My son and I spent this past weekend at Myrtle Beach.
On our first afternoon there, our trip to the beach coincided right with the incoming tide, so the surf had some big waves crashing in.
After watching me swim out beyond the breakers to float over the incoming waves, my son wanted to join me, in which request I happily obliged him. Decked out in his swimmies, he held onto my arms as we made our way through the surf to the calmer waters just beyond.
As we floated around out there, we'd occasionally catch a wave awkwardly or a larger one would come in and break earlier. We'd get splashed pretty good or dunked a little by the crest of the wave, but it was nothing major ... until THE wave.
Have you ever had one of those moments when you saw something bad coming and just couldn't do anything about it? That blink of an eye just before a car crash? The mug teetering on the edge of the counter just before falling? The false step or little stumble at the top of the stairs that sends a kid careening down them? (I know that last one a little too personally.)
That's what it felt like as I saw this wave coming toward us. It was huge (huge by South Carolina standards anyway) and was clearly going to break right on top of us. I grabbed my son, told him to hold his breath and tried to lift him up as high as I could above the wave just as it crashed onto my head, pounding me into the sand and ripping my son from my arms.
After being tumbled around pretty fiercely by the wave, I dug in my feet and stood up as quickly as I possibly could in the retreating surf and immediately looked around for my son, who should have been bobbing close by thanks to his floaties. I can't possibly describe the sinking sensation in my gut, the instant sense of panic that flooded my every cell, when he wasn't anywhere in sight.
I screamed his name and heard my friend call from the shore, "He's beside you." Just then, my son did surface about four feet away from me, spitting and coughing out the sea water but generally unharmed. (My friend said he saw the whole thing from the shore and, from his vantage point, could see my son just below the water's surface when I couldn't.)
Do you know how frustrating it is to try to run through water that's up to your waist? It seemed to take forever to get to my son and get him into my arms, though in reality only a few seconds had surely passed.
I picked him up and headed for the shore, spitting and coughing myself the whole way. We were both fine, but I had had enough of the ocean for the afternoon with that episode.

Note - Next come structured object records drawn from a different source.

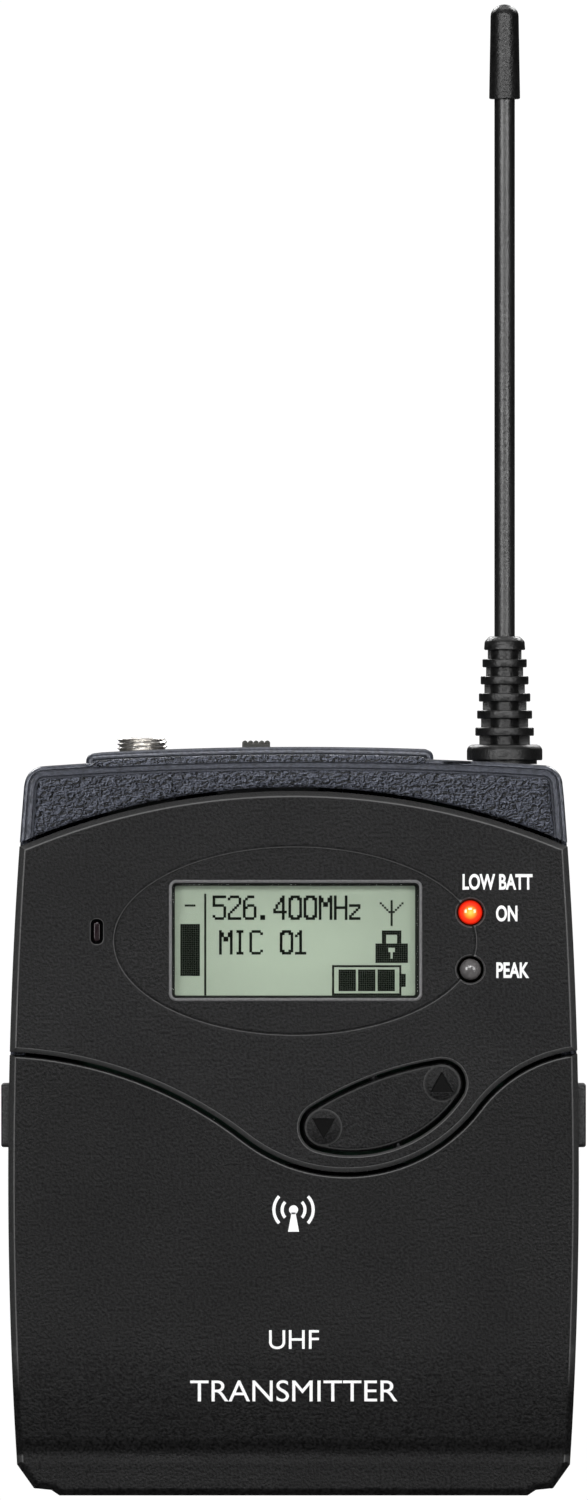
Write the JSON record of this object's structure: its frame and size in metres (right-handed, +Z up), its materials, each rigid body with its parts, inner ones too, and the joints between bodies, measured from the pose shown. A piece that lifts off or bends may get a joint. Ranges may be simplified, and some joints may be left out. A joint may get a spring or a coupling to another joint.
{
  "type": "wireless bodypack transmitter",
  "caption": "Body-worn audio transmitter with display, rocker, whip antenna, locking jack, sliding mute switch, hinged battery cover and sprung belt clip.",
  "frame": {"origin": "middle of the flat foot, half way through the depth of the case", "axes": "+X to the right of the front face, -Y out of the front face, +Z up along the antenna"},
  "size_m": [0.064, 0.0303, 0.1634],
  "materials": {
    "grey_casting": "blue-grey textured coating with a leathery grain, smooth on the rims",
    "black_plastic": "black moulded plastic with a fine spark-eroded grain",
    "slider_plastic": "dark olive black moulded plastic",
    "inner_plastic": "plain dark moulded plastic",
    "antenna_rubber": "black satin rubber",
    "nickel": "nickel plated",
    "spring_steel": "bright spring steel",
    "black_steel": "black coated steel",
    "gold_contact": "gold plated",
    "clear_window": "clear, polished",
    "display_glass": "grey-green liquid crystal display",
    "diffuser": "white diffuser",
    "red_lamp": "red lamp lens, lit",
    "dark_lamp": "smoky lamp lens, unlit",
    "smoked_lens": "near-black infrared window",
    "red_button": "red moulded button",
    "grey_button": "grey moulded button",
    "circuit_board": "green solder mask",
    "cell_wrap": "printed plastic sleeve, plain bands",
    "foam": "closed-cell foam"
  },
  "bodies": {
    "root": {"rear_shell": "grey_casting", "top_cap": "grey_casting", "front_panel": "black_plastic", "housing_screw_1": "black_steel", "housing_screw_2": "black_steel", "housing_screw_3": "black_steel", "housing_screw_4": "black_steel", "charging_contact_left": "gold_contact", "charging_contact_right": "gold_contact", "hinge_pin_left": "spring_steel", "hinge_pin_right": "spring_steel", "rocker_axle": "spring_steel", "switch_down": "inner_plastic", "switch_up": "inner_plastic", "switch_on_off": "inner_plastic", "switch_set": "inner_plastic", "display_window": "clear_window", "lcd_glass": "display_glass", "lcd_frame": "inner_plastic", "backlight_panel": "diffuser", "led_on": "red_lamp", "led_peak": "dark_lamp", "infrared_window": "smoked_lens", "infrared_receiver": "smoked_lens", "battery_tray": "inner_plastic", "battery_upper": "cell_wrap", "battery_lower": "cell_wrap", "contact_spring_upper": "spring_steel", "contact_spring_lower": "spring_steel", "bridge_contact": "nickel", "positive_contact": "nickel", "negative_contact": "nickel", "control_board": "circuit_board", "main_board": "circuit_board", "shield_can": "nickel", "board_connector": "inner_plastic", "jack_bushing": "nickel", "jack_body": "inner_plastic", "mute_switch": "inner_plastic", "antenna_base": "antenna_rubber", "antenna_boot": "antenna_rubber", "antenna_whip": "antenna_rubber", "antenna_tip": "antenna_rubber", "clip_bracket": "black_steel", "clip_pin": "spring_steel", "clip_spring": "spring_steel", "clip_screw_left": "black_steel", "clip_screw_right": "black_steel"},
    "battery_cover": {"battery_cover": "black_plastic", "cover_pad": "foam"},
    "release_catch_left": {"release_catch_left": "black_plastic", "catch_spring_left": "spring_steel"},
    "release_catch_right": {"release_catch_right": "black_plastic", "catch_spring_right": "spring_steel"},
    "rocker_button": {"rocker_button": "black_plastic"},
    "on_off_button": {"on_off_button": "red_button"},
    "set_button": {"set_button": "grey_button"},
    "mute_slider": {"mute_slider": "slider_plastic"},
    "belt_clip": {"belt_clip": "black_steel"}
  },
  "joints": [
    {"name": "cover_hinge", "type": "hinge", "parent": "root", "child": "battery_cover", "pos_m": [0, -0.0056, 0.002], "axis": [1, 0, 0], "range_deg": [0, 95]},
    {"name": "catch_left_press", "type": "slide", "parent": "battery_cover", "child": "release_catch_left", "axis": [1, 0, 0], "range_m": [0, 0.001], "stiffness_N_per_m": 600},
    {"name": "catch_right_press", "type": "slide", "parent": "battery_cover", "child": "release_catch_right", "axis": [-1, 0, 0], "range_m": [0, 0.001], "stiffness_N_per_m": 600},
    {"name": "rocker_tilt", "type": "hinge", "parent": "root", "child": "rocker_button", "pos_m": [0.00975, -0.008, 0.0427], "axis": [-0.3486, 0, 0.9373], "range_deg": [-3.5, 3.5], "stiffness_Nm_per_rad": 0.05},
    {"name": "on_off_press", "type": "slide", "parent": "root", "child": "on_off_button", "axis": [0, 1, 0], "range_m": [0, 0.0005], "stiffness_N_per_m": 500},
    {"name": "set_press", "type": "slide", "parent": "root", "child": "set_button", "axis": [0, 1, 0], "range_m": [0, 0.0005], "stiffness_N_per_m": 500},
    {"name": "mute_slide", "type": "slide", "parent": "root", "child": "mute_slider", "axis": [1, 0, 0], "range_m": [0, 0.002]},
    {"name": "clip_open", "type": "hinge", "parent": "root", "child": "belt_clip", "pos_m": [0, 0.0159, 0.063], "axis": [1, 0, 0], "range_deg": [0, 15], "stiffness_Nm_per_rad": 0.8}
  ]
}
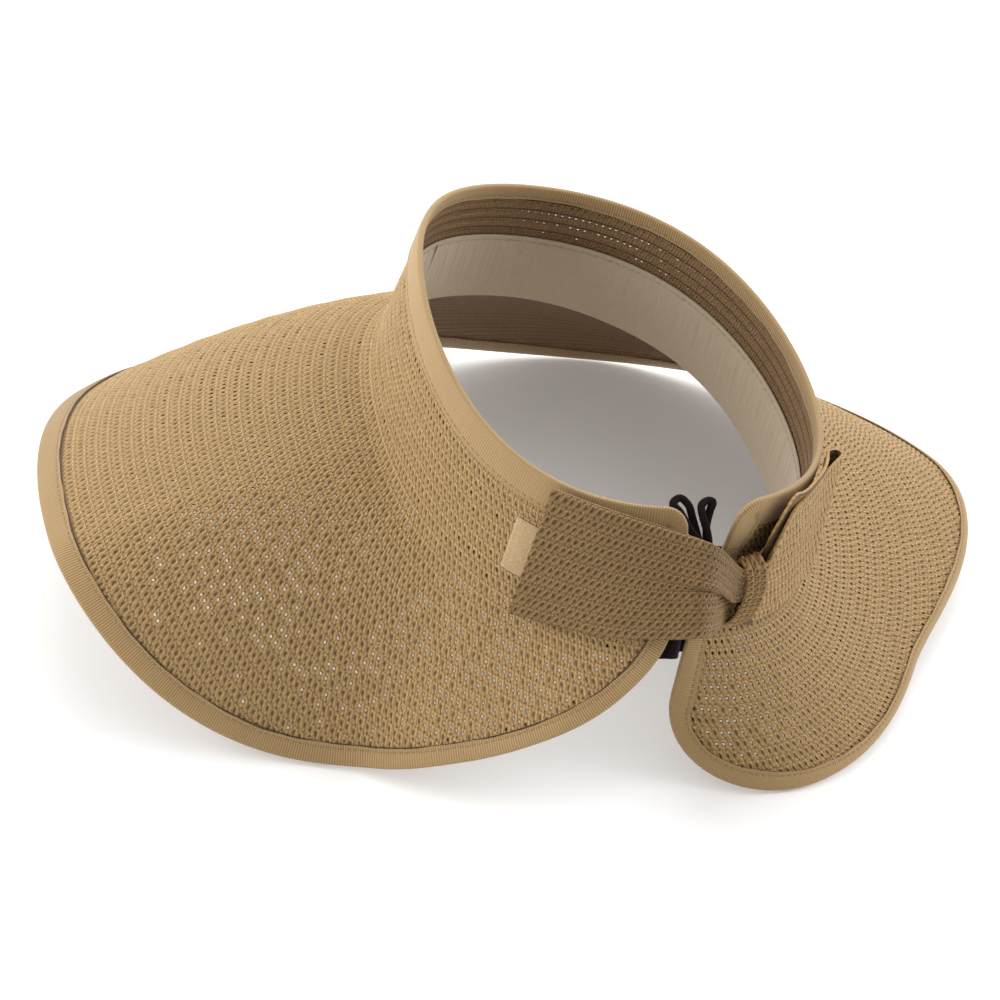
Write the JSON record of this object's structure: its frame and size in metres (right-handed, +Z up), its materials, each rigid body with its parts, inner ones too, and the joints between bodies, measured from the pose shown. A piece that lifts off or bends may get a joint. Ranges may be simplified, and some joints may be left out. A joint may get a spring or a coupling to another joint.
{
  "type": "sun visor",
  "caption": "Roll-up straw sun visor: open crown and wide sewn-braid brim, ribbon edges, and a back bow whose long wing peels open on hook-and-loop tape.",
  "frame": {"origin": "on the surface the visor stands on, under the middle of its box", "axes": "+Z up as it stands on its brim, -Y towards the brim's front, +X towards the wearer's left; the crown's axis leans 6.3 degrees from +Z"},
  "size_m": [0.4164, 0.3124, 0.1629],
  "materials": {
    "straw": "matte sewn paper braid",
    "ribbon": "ribbed grosgrain",
    "sweatband": "matte woven cloth",
    "elastic": "ribbed black elastic",
    "tape": "fuzzy hook-and-loop tape",
    "thread": "sewing thread"
  },
  "bodies": {
    "root": {"bow_knot": "straw", "bow_loop": "straw", "bow_tack": "thread", "brim_binding": "ribbon", "crown_binding": "ribbon", "elastic_band": "elastic", "loop_patch": "tape", "straw_body": "straw", "sweatband": "sweatband", "tie_knot": "elastic", "tie_loop_left": "elastic", "tie_loop_right": "elastic", "tie_strand_left": "elastic", "tie_strand_right": "elastic", "tie_tail_left": "elastic", "tie_tail_right": "elastic"},
    "tab": {"closure_tab": "straw", "hook_patch": "tape"}
  },
  "joints": [
    {"name": "tab_peel", "type": "hinge", "parent": "root", "child": "tab", "pos_m": [-0.01297, 0.13571, 0.09153], "axis": [0.1201, 0.1213, 0.9853], "range_deg": [0, 90]}
  ]
}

But here's what gets me -- my son indulged in being held and petted and checked over for a few minutes. He "wow"ed with me over what a doozy that wave was and sat down on the beach -- for a grand total of about 3.7 seconds. And then he was up and headed back to the waves again to splash and play, completely undaunted by the experience that left my adrenaline surging and my heart pumping.
Of course, I should admit that I'm guilty of the same offense in a more protracted form. We did the exact same thing the next day. Again, incoming tide, high surf, battering waves. Again, swim out past the breakers and float over the waves. Again, giant wave slams into us, pounding water into our ears and noses and our bodies into the sand.
The second time, though, might have been even worse. Remembering what happened the last time, I braced myself better and managed to hold onto my son that time. It spared me the panic of the previous day, but because I held onto him, I couldn't stand up easily and we were blasted by a second wave that came right on the heels of the first.
We were really tumbled around under the swirling water pretty fiercely before I could get my footing and get us out of there. I swallowed so much water that I was nauseated for a while, and I had saltwater running out of my nose for 10 minutes as it tried to unflood my sinuses. (I know y'all were eager to learn that.)
But, again, my son proved himself utterly fearless and returned to play in the surf long before I had recovered from the tumble. Some kids are just unstoppable. Seems I got one of them.